Word for word, restate every line of the material.

▸ PROVIDED DATA
++++++

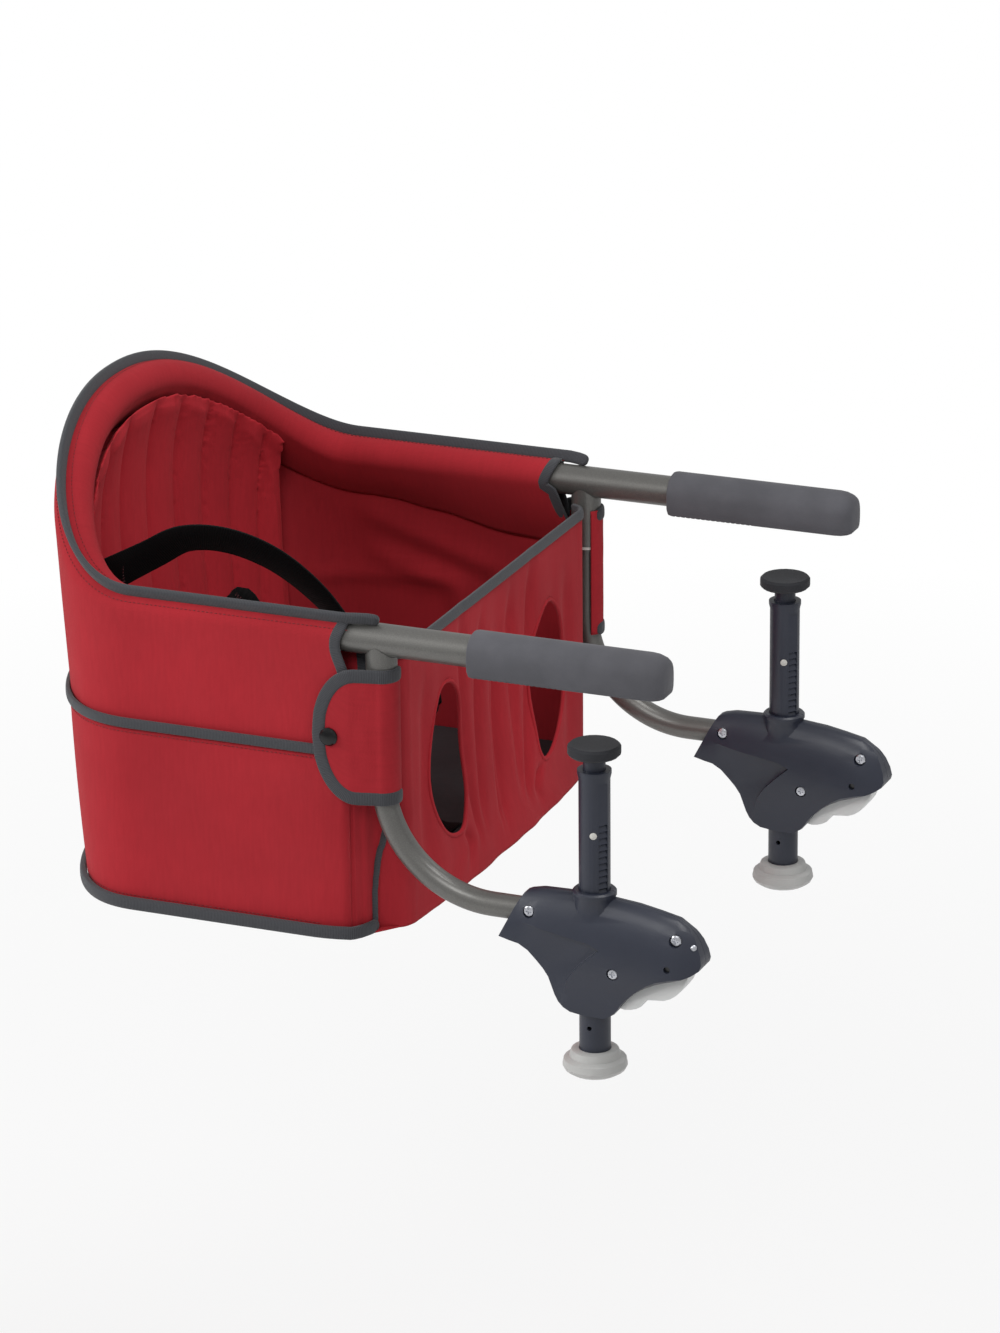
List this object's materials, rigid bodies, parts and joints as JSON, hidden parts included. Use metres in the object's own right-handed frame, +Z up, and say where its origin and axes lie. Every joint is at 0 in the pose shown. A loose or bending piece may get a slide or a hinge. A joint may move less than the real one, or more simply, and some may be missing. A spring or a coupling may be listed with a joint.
{
  "type": "hook on table chair",
  "caption": "Fabric baby seat that hooks onto a table edge: bent steel frame, rubber grips above, ratchet clamps with screw pads and release levers below",
  "frame": {"origin": "Middle of the table's edge, level with the table top, halfway between the two arms", "axes": "+X from the seat over the table along the arms, +Y to the far (left) arm, +Z up"},
  "size_m": [0.5228, 0.4166, 0.398],
  "materials": {
    "warm_grey_enamel": "smooth warm grey metallic enamel on steel tube",
    "grip_rubber": "matt moulded rubber",
    "slate_moulding": "satin blue-grey moulded plastic",
    "pale_moulding": "semi-gloss pale grey moulded plastic",
    "pad_rubber": "matt dark rubber",
    "bright_steel": "bright zinc plated steel",
    "red_cloth": "matt plain woven polyester",
    "grey_binding": "ribbed dark grey binding over cord",
    "black_webbing": "ribbed black webbing",
    "black_moulding": "black moulded plastic",
    "board_plastic": "dark moulded board",
    "natural_plastic": "off-white moulded plastic"
  },
  "bodies": {
    "seat_frame": {"upper_frame_tube": "warm_grey_enamel", "right_grip": "grip_rubber", "right_swivel_socket": "warm_grey_enamel", "right_swivel_bush": "natural_plastic", "right_side_panel": "red_cloth", "right_snap_flap": "red_cloth", "right_snap_cap": "black_moulding", "left_grip": "grip_rubber", "left_swivel_socket": "warm_grey_enamel", "left_swivel_bush": "natural_plastic", "left_side_panel": "red_cloth", "left_snap_flap": "red_cloth", "left_snap_cap": "black_moulding", "back_panel": "red_cloth", "back_pad": "red_cloth", "front_panel": "red_cloth", "pocket_panel": "red_cloth", "base_panel": "red_cloth", "base_board": "board_plastic", "top_piping": "grey_binding", "pocket_piping": "grey_binding", "bottom_piping": "grey_binding", "right_waist_strap": "black_webbing", "left_waist_strap": "black_webbing", "crotch_strap": "black_webbing", "strap_buckle": "black_moulding"},
    "right_arm": {"right_lower_tube": "warm_grey_enamel", "right_clamp_outer_shell": "slate_moulding", "right_clamp_inner_shell": "slate_moulding", "right_clamp_screw_rear": "bright_steel", "right_clamp_screw_front": "bright_steel", "right_clamp_screw_lower": "bright_steel", "right_lever_pin": "bright_steel", "right_lever_spring": "bright_steel"},
    "right_post": {"right_ratchet_post": "slate_moulding", "right_post_bush": "natural_plastic", "right_post_rivet": "natural_plastic"},
    "right_knob": {"right_hand_knob": "pale_moulding", "right_screw_spindle": "bright_steel"},
    "right_pad": {"right_pad_stem": "slate_moulding", "right_rubber_pad": "pad_rubber"},
    "right_lever": {"right_release_lever": "pale_moulding"},
    "right_pawl": {"right_ratchet_pawl": "bright_steel"},
    "left_arm": {"left_lower_tube": "warm_grey_enamel", "left_clamp_outer_shell": "slate_moulding", "left_clamp_inner_shell": "slate_moulding", "left_clamp_screw_rear": "bright_steel", "left_clamp_screw_front": "bright_steel", "left_clamp_screw_lower": "bright_steel", "left_lever_pin": "bright_steel", "left_lever_spring": "bright_steel"},
    "left_post": {"left_ratchet_post": "slate_moulding", "left_post_bush": "natural_plastic", "left_post_rivet": "natural_plastic"},
    "left_knob": {"left_hand_knob": "pale_moulding", "left_screw_spindle": "bright_steel"},
    "left_pad": {"left_pad_stem": "slate_moulding", "left_rubber_pad": "pad_rubber"},
    "left_lever": {"left_release_lever": "pale_moulding"},
    "left_pawl": {"left_ratchet_pawl": "bright_steel"}
  },
  "joints": [
    {"name": "right_arm_swivel", "type": "hinge", "parent": "seat_frame", "child": "right_arm", "pos_m": [-0.01, -0.185, -0.05], "axis": [0, 0, 1], "range_deg": [0, 45]},
    {"name": "right_post_slide", "type": "slide", "parent": "right_arm", "child": "right_post", "axis": [0, 0, 1], "range_m": [-0.038, 0.018]},
    {"name": "right_knob_turn", "type": "hinge", "parent": "right_post", "child": "right_knob", "pos_m": [0.143, -0.185, -0.262], "axis": [0, 0, 1], "range_deg": [-1080, 1440]},
    {"name": "right_pad_slide", "type": "slide", "parent": "right_post", "child": "right_pad", "axis": [0, 0, 1], "range_m": [-0.0095, 0.0125]},
    {"name": "right_lever_squeeze", "type": "hinge", "parent": "right_arm", "child": "right_lever", "pos_m": [0.201, -0.185, -0.185], "axis": [0, 1, 0], "range_deg": [0, 8], "stiffness_Nm_per_rad": 0.25, "springref_deg": -9.74},
    {"name": "right_pawl_slide", "type": "slide", "parent": "right_arm", "child": "right_pawl", "axis": [1, 0, 0], "range_m": [-0.0001, 0.0018]},
    {"name": "left_arm_swivel", "type": "hinge", "parent": "seat_frame", "child": "left_arm", "pos_m": [-0.01, 0.185, -0.05], "axis": [0, 0, -1], "range_deg": [0, 45]},
    {"name": "left_post_slide", "type": "slide", "parent": "left_arm", "child": "left_post", "axis": [0, 0, 1], "range_m": [-0.038, 0.018]},
    {"name": "left_knob_turn", "type": "hinge", "parent": "left_post", "child": "left_knob", "pos_m": [0.143, 0.185, -0.262], "axis": [0, 0, 1], "range_deg": [-1080, 1440]},
    {"name": "left_pad_slide", "type": "slide", "parent": "left_post", "child": "left_pad", "axis": [0, 0, 1], "range_m": [-0.0095, 0.0125]},
    {"name": "left_lever_squeeze", "type": "hinge", "parent": "left_arm", "child": "left_lever", "pos_m": [0.201, 0.185, -0.185], "axis": [0, 1, 0], "range_deg": [0, 8], "stiffness_Nm_per_rad": 0.25, "springref_deg": -9.74},
    {"name": "left_pawl_slide", "type": "slide", "parent": "left_arm", "child": "left_pawl", "axis": [1, 0, 0], "range_m": [-0.0001, 0.0018]}
  ],
  "couplings": [
    {"joint": "right_pad_slide", "follows": "right_knob_turn", "m_per_rad": 0.00047746},
    {"joint": "right_pawl_slide", "follows": "right_lever_squeeze", "m_per_rad": 0.0115},
    {"joint": "left_pad_slide", "follows": "left_knob_turn", "m_per_rad": 0.00047746},
    {"joint": "left_pawl_slide", "follows": "left_lever_squeeze", "m_per_rad": 0.0115}
  ]
}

++++++

▸ PROBLEM SOLUTION
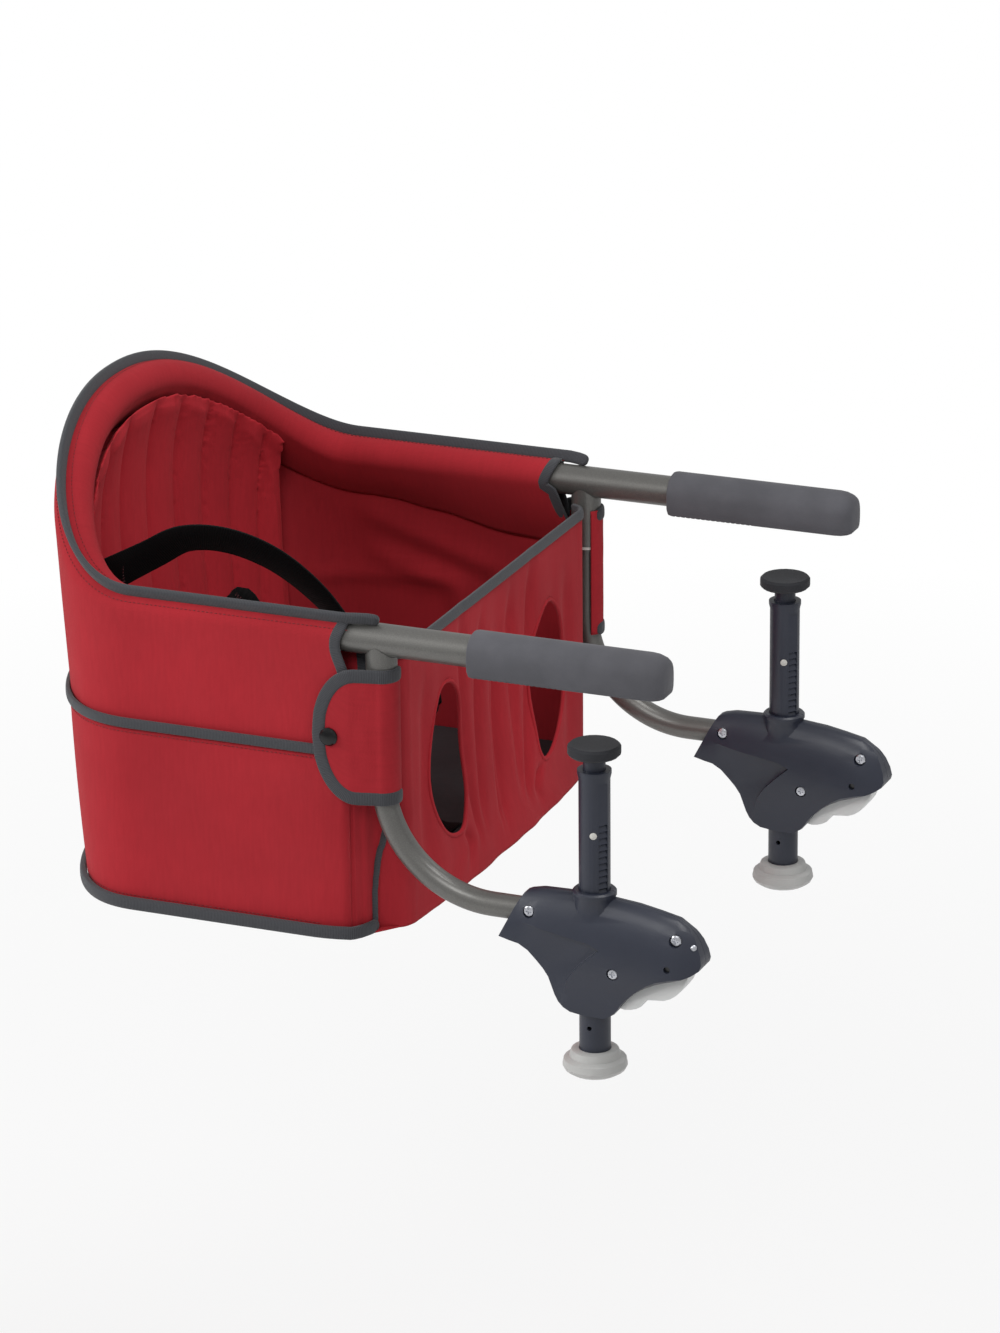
List this object's materials, rigid bodies, parts and joints as JSON, hidden parts included. Use metres in the object's own right-handed frame, +Z up, and say where its origin and axes lie. Every joint is at 0 in the pose shown. A loose or bending piece may get a slide or a hinge. A joint may move less than the real one, or more simply, and some may be missing. A spring or a coupling may be listed with a joint.
{
  "type": "hook on table chair",
  "caption": "Fabric baby seat that hooks onto a table edge: bent steel frame, rubber grips above, ratchet clamps with screw pads and release levers below",
  "frame": {"origin": "Middle of the table's edge, level with the table top, halfway between the two arms", "axes": "+X from the seat over the table along the arms, +Y to the far (left) arm, +Z up"},
  "size_m": [0.5228, 0.4166, 0.398],
  "materials": {
    "warm_grey_enamel": "smooth warm grey metallic enamel on steel tube",
    "grip_rubber": "matt moulded rubber",
    "slate_moulding": "satin blue-grey moulded plastic",
    "pale_moulding": "semi-gloss pale grey moulded plastic",
    "pad_rubber": "matt dark rubber",
    "bright_steel": "bright zinc plated steel",
    "red_cloth": "matt plain woven polyester",
    "grey_binding": "ribbed dark grey binding over cord",
    "black_webbing": "ribbed black webbing",
    "black_moulding": "black moulded plastic",
    "board_plastic": "dark moulded board",
    "natural_plastic": "off-white moulded plastic"
  },
  "bodies": {
    "seat_frame": {"upper_frame_tube": "warm_grey_enamel", "right_grip": "grip_rubber", "right_swivel_socket": "warm_grey_enamel", "right_swivel_bush": "natural_plastic", "right_side_panel": "red_cloth", "right_snap_flap": "red_cloth", "right_snap_cap": "black_moulding", "left_grip": "grip_rubber", "left_swivel_socket": "warm_grey_enamel", "left_swivel_bush": "natural_plastic", "left_side_panel": "red_cloth", "left_snap_flap": "red_cloth", "left_snap_cap": "black_moulding", "back_panel": "red_cloth", "back_pad": "red_cloth", "front_panel": "red_cloth", "pocket_panel": "red_cloth", "base_panel": "red_cloth", "base_board": "board_plastic", "top_piping": "grey_binding", "pocket_piping": "grey_binding", "bottom_piping": "grey_binding", "right_waist_strap": "black_webbing", "left_waist_strap": "black_webbing", "crotch_strap": "black_webbing", "strap_buckle": "black_moulding"},
    "right_arm": {"right_lower_tube": "warm_grey_enamel", "right_clamp_outer_shell": "slate_moulding", "right_clamp_inner_shell": "slate_moulding", "right_clamp_screw_rear": "bright_steel", "right_clamp_screw_front": "bright_steel", "right_clamp_screw_lower": "bright_steel", "right_lever_pin": "bright_steel", "right_lever_spring": "bright_steel"},
    "right_post": {"right_ratchet_post": "slate_moulding", "right_post_bush": "natural_plastic", "right_post_rivet": "natural_plastic"},
    "right_knob": {"right_hand_knob": "pale_moulding", "right_screw_spindle": "bright_steel"},
    "right_pad": {"right_pad_stem": "slate_moulding", "right_rubber_pad": "pad_rubber"},
    "right_lever": {"right_release_lever": "pale_moulding"},
    "right_pawl": {"right_ratchet_pawl": "bright_steel"},
    "left_arm": {"left_lower_tube": "warm_grey_enamel", "left_clamp_outer_shell": "slate_moulding", "left_clamp_inner_shell": "slate_moulding", "left_clamp_screw_rear": "bright_steel", "left_clamp_screw_front": "bright_steel", "left_clamp_screw_lower": "bright_steel", "left_lever_pin": "bright_steel", "left_lever_spring": "bright_steel"},
    "left_post": {"left_ratchet_post": "slate_moulding", "left_post_bush": "natural_plastic", "left_post_rivet": "natural_plastic"},
    "left_knob": {"left_hand_knob": "pale_moulding", "left_screw_spindle": "bright_steel"},
    "left_pad": {"left_pad_stem": "slate_moulding", "left_rubber_pad": "pad_rubber"},
    "left_lever": {"left_release_lever": "pale_moulding"},
    "left_pawl": {"left_ratchet_pawl": "bright_steel"}
  },
  "joints": [
    {"name": "right_arm_swivel", "type": "hinge", "parent": "seat_frame", "child": "right_arm", "pos_m": [-0.01, -0.185, -0.05], "axis": [0, 0, 1], "range_deg": [0, 45]},
    {"name": "right_post_slide", "type": "slide", "parent": "right_arm", "child": "right_post", "axis": [0, 0, 1], "range_m": [-0.038, 0.018]},
    {"name": "right_knob_turn", "type": "hinge", "parent": "right_post", "child": "right_knob", "pos_m": [0.143, -0.185, -0.262], "axis": [0, 0, 1], "range_deg": [-1080, 1440]},
    {"name": "right_pad_slide", "type": "slide", "parent": "right_post", "child": "right_pad", "axis": [0, 0, 1], "range_m": [-0.0095, 0.0125]},
    {"name": "right_lever_squeeze", "type": "hinge", "parent": "right_arm", "child": "right_lever", "pos_m": [0.201, -0.185, -0.185], "axis": [0, 1, 0], "range_deg": [0, 8], "stiffness_Nm_per_rad": 0.25, "springref_deg": -9.74},
    {"name": "right_pawl_slide", "type": "slide", "parent": "right_arm", "child": "right_pawl", "axis": [1, 0, 0], "range_m": [-0.0001, 0.0018]},
    {"name": "left_arm_swivel", "type": "hinge", "parent": "seat_frame", "child": "left_arm", "pos_m": [-0.01, 0.185, -0.05], "axis": [0, 0, -1], "range_deg": [0, 45]},
    {"name": "left_post_slide", "type": "slide", "parent": "left_arm", "child": "left_post", "axis": [0, 0, 1], "range_m": [-0.038, 0.018]},
    {"name": "left_knob_turn", "type": "hinge", "parent": "left_post", "child": "left_knob", "pos_m": [0.143, 0.185, -0.262], "axis": [0, 0, 1], "range_deg": [-1080, 1440]},
    {"name": "left_pad_slide", "type": "slide", "parent": "left_post", "child": "left_pad", "axis": [0, 0, 1], "range_m": [-0.0095, 0.0125]},
    {"name": "left_lever_squeeze", "type": "hinge", "parent": "left_arm", "child": "left_lever", "pos_m": [0.201, 0.185, -0.185], "axis": [0, 1, 0], "range_deg": [0, 8], "stiffness_Nm_per_rad": 0.25, "springref_deg": -9.74},
    {"name": "left_pawl_slide", "type": "slide", "parent": "left_arm", "child": "left_pawl", "axis": [1, 0, 0], "range_m": [-0.0001, 0.0018]}
  ],
  "couplings": [
    {"joint": "right_pad_slide", "follows": "right_knob_turn", "m_per_rad": 0.00047746},
    {"joint": "right_pawl_slide", "follows": "right_lever_squeeze", "m_per_rad": 0.0115},
    {"joint": "left_pad_slide", "follows": "left_knob_turn", "m_per_rad": 0.00047746},
    {"joint": "left_pawl_slide", "follows": "left_lever_squeeze", "m_per_rad": 0.0115}
  ]
}